Vision-controlled jetting for composite systems and robots

Recreating complex structures and functions of natural organisms in a synthetic form is a long-standing goal for humanity1. The aim is to create actuated systems with high spatial resolutions and complex material arrangements that range from elastic to rigid. Traditional manufacturing processes struggle to fabricate such complex systems2. It remains an open challenge to fabricate functional systems automatically and quickly with a wide range of elastic properties, resolutions, and integrated actuation and sensing channels2,3. We propose an inkjet deposition process called vision-controlled jetting that can create complex systems and robots. Hereby, a scanning system captures the three-dimensional print geometry and enables a digital feedback loop, which eliminates the need for mechanical planarizers.
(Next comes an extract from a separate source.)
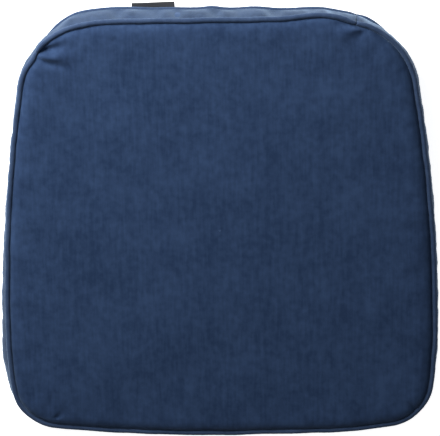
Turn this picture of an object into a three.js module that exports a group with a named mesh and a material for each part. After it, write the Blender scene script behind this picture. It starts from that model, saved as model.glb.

This contactless process allows us to use continuously curing chemistries and, therefore, print a broader range of material families and elastic moduli. The advances in material properties are characterized by standardized tests comparing our printed materials to the state-of-the-art. We directly fabricated a wide range of complex high-resolution composite systems and robots: tendon-driven hands, pneumatically actuated walking manipulators, pumps that mimic a heart and metamaterial structures. Our approach provides an automated, scalable, high-throughput process to manufacture high-resolution, functional multimaterial systems.